On December 22, 1944, during the Battle of the Bulge, the German offensive had surrounded the town of Bastogne, Belgium. Inside the town, Brigadier General McAuliffe commanded the 101st Airborne Division and other tank and artillery units.

That morning, a German contingent approached the 101st under a flag of truce, and handed a surrender ultimatum to Major Alvin Jones, commander of the 2nd Battalion, 327th Glider Infantry Regiment. “The fortune of war is changing,” the typewritten note declared, “Battalions are ready to annihilate the U.S.A. troops in and near Bastogne.” The Germans demanded a surrender within two hours times, or shelling would begin. The Americans, the note said, would be responsible for civilian casualties.

When Jones brought the note to McAuliffe, the general asked him what it said. “They want us to surrender,” said Jones. McAuliffe found the suggestion tactically and morally ludicrous, and he began laughing and exclaimed, “Aw nuts!”

Shortly, McAuliffe took up his pencil and prepared to draft a reply. After a few minutes, the general said aloud, “I don’t know what to tell them.” When McAuliffe asked for suggestions, Lt. Colonel Kinnard, his G-3, replied, “Well, sir, that first remark of yours would be hard to beat.” The entire staff spontaneously applauded. Shortly McAuliffe put his pencil to paper.

To the German Commander:


The American Commander

This was the entire content of the note delivered to the Germans by Colonel Joseph H. Harper, commander of 327th Glider Infantry. In this scene displayed at the ASOM, the German officer is studying the note. A few moments later, Harper took pains to make certain the note was clear. “If you don’t understand what ‘nuts’ means, in plain English, it is the same as, ‘Go to Hell.'”

Battle of the Bulge Display at the ASOM

That night, the German Luftwaffe began a four-night bombing assault against the town. But the Americans refused to give in. On December 26, after a ten-day siege, American tanks from Lieutenant General George Patton’s Third Army lifted the siege of Bastogne.

Lieutenant General George Patton, commanding General, Third Army, decorates Brigadier General Anthony McAuliffe with the Distinguished Service Cross.

A Ghost Army Connection

As General George Patton set out to relieve Bastogne during the Battle of the Bulge in December 1944, he received vital assistance from a top-secret deception unit; the 23rd Headquarters Special Troops (AKA The Ghost Army). This handpicked group of Soldiers used inflatable tanks, sound effects, radio trickery and other forms of illusion to fool the Germans about the strength and location of American units. From Normandy to the Rhine, they carried out 22 different battlefield deceptions, working with Patton at several key junctures.

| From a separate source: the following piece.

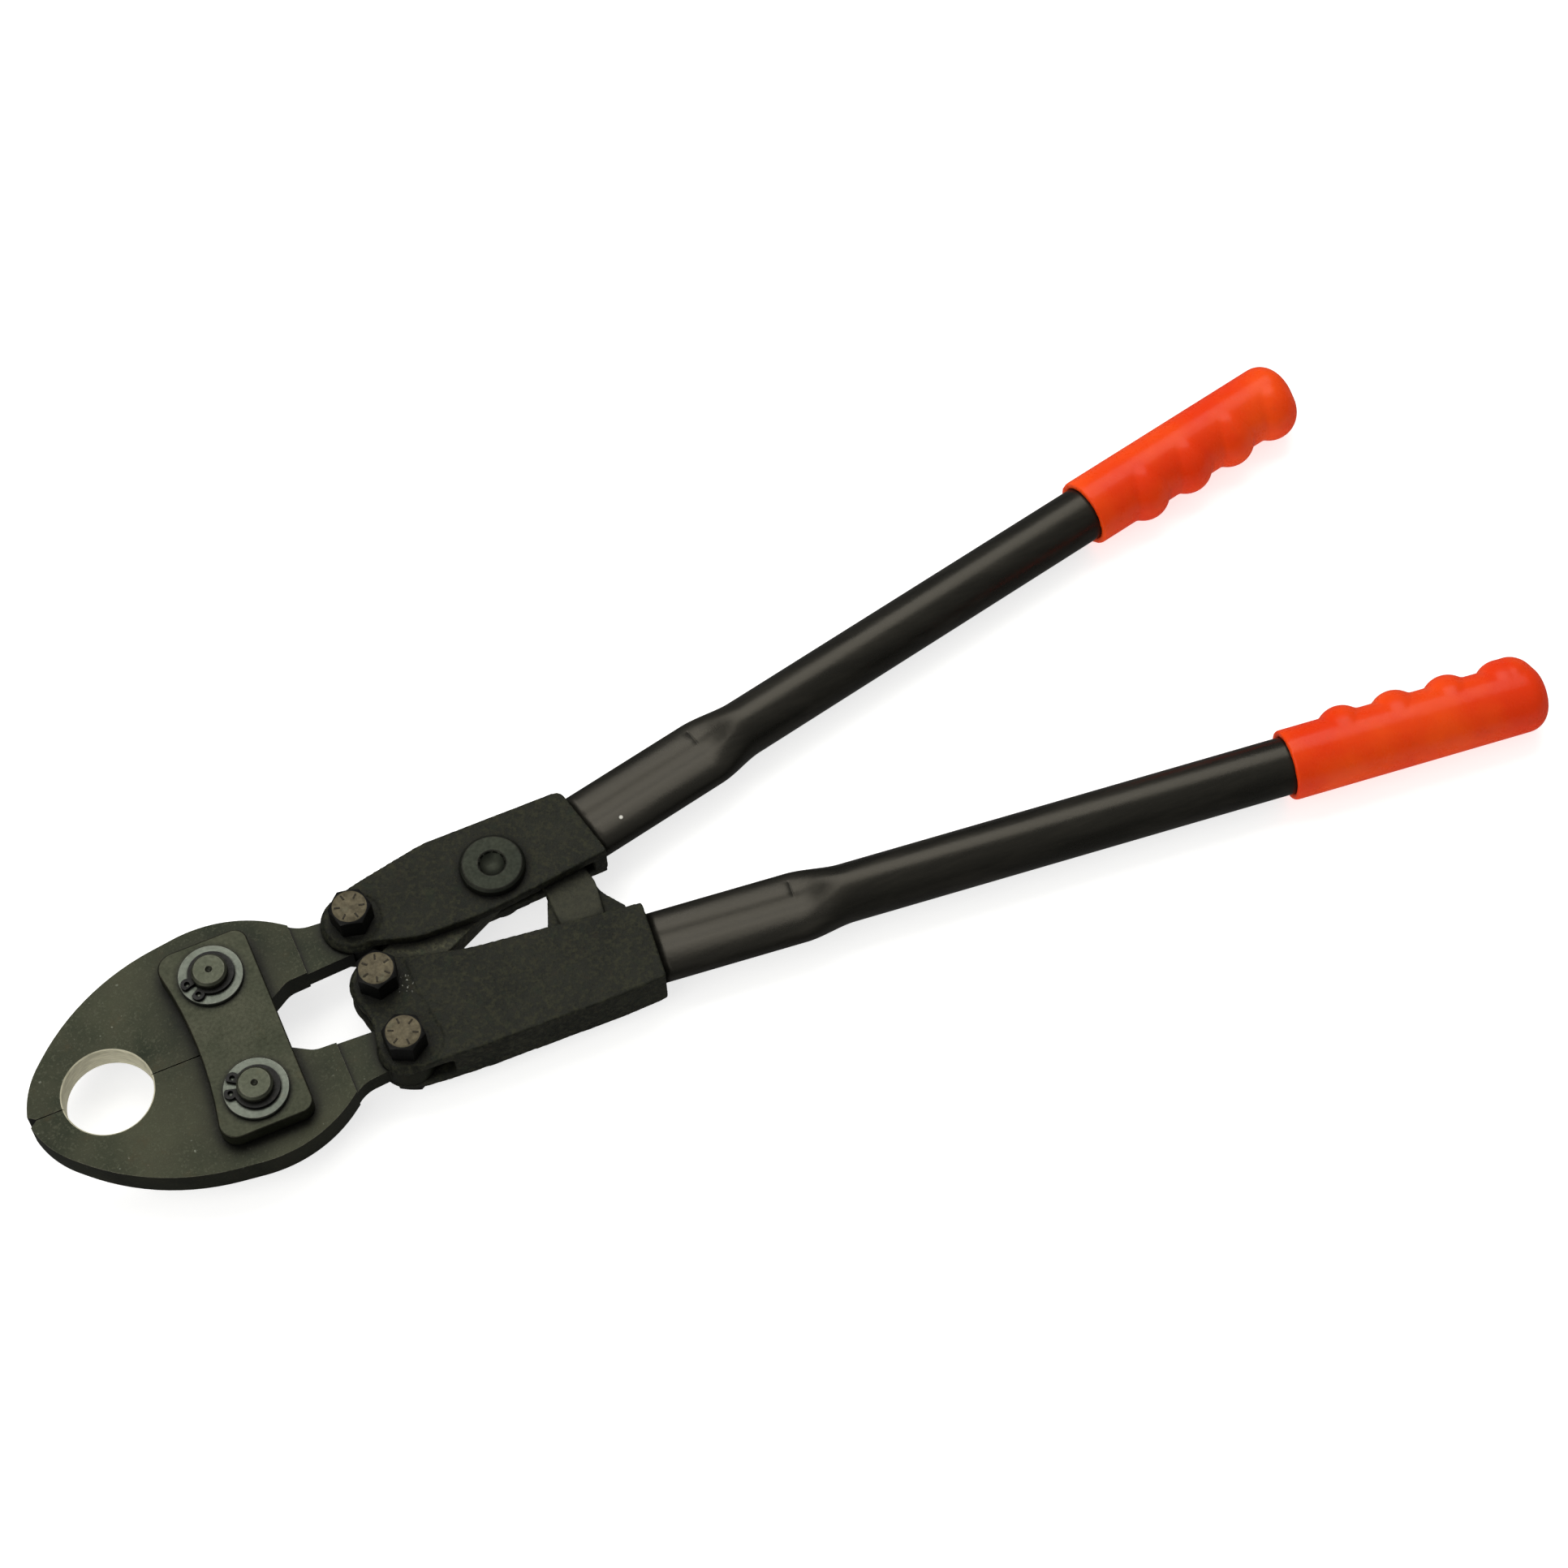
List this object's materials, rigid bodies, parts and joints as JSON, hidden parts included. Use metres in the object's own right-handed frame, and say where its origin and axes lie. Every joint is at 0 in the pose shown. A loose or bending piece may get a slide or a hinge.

Activated on January 20, 1944, the unique and top-secret Ghost Army unit was comprised of 82 officers and 1,023 men. Under the command of Army veteran Colonel Harry L. Reeder, the group was capable of simulating two whole divisions (approximately 30,000 men) by using visual, sonic and radio deception to fool German forces during the final year of World War II.

“The Ghost Army staged 22 deception operations in France, Belgium, Luxembourg and Germany, often operating dangerously close to the front lines. ‘Its complement was more theatrical than military,’ noted the unit’s official history. ‘It was like a traveling road show that went up and down the front lines impersonating the real fighting outfits.’ They frequently put themselves in danger, suffering casualties as a consequence. Three Ghost Army soldiers were killed and dozens wounded carrying out their missions. As the Allies moved inland through Normandy, as Patton broke out of the hedgerows and raced across France, as General Bradley ordered the relief of Bastogne during the Battle of the Bulge, the Ghost Army was there, playing an unsung role.”

Rick Beyer, Writer and Producer of the documentary, “The Ghost Army”

The Ghost Army exhibit that featured a life-sized inflatable tank was previously on display at the ASOM, December 15, 2020 through April 25, 2021.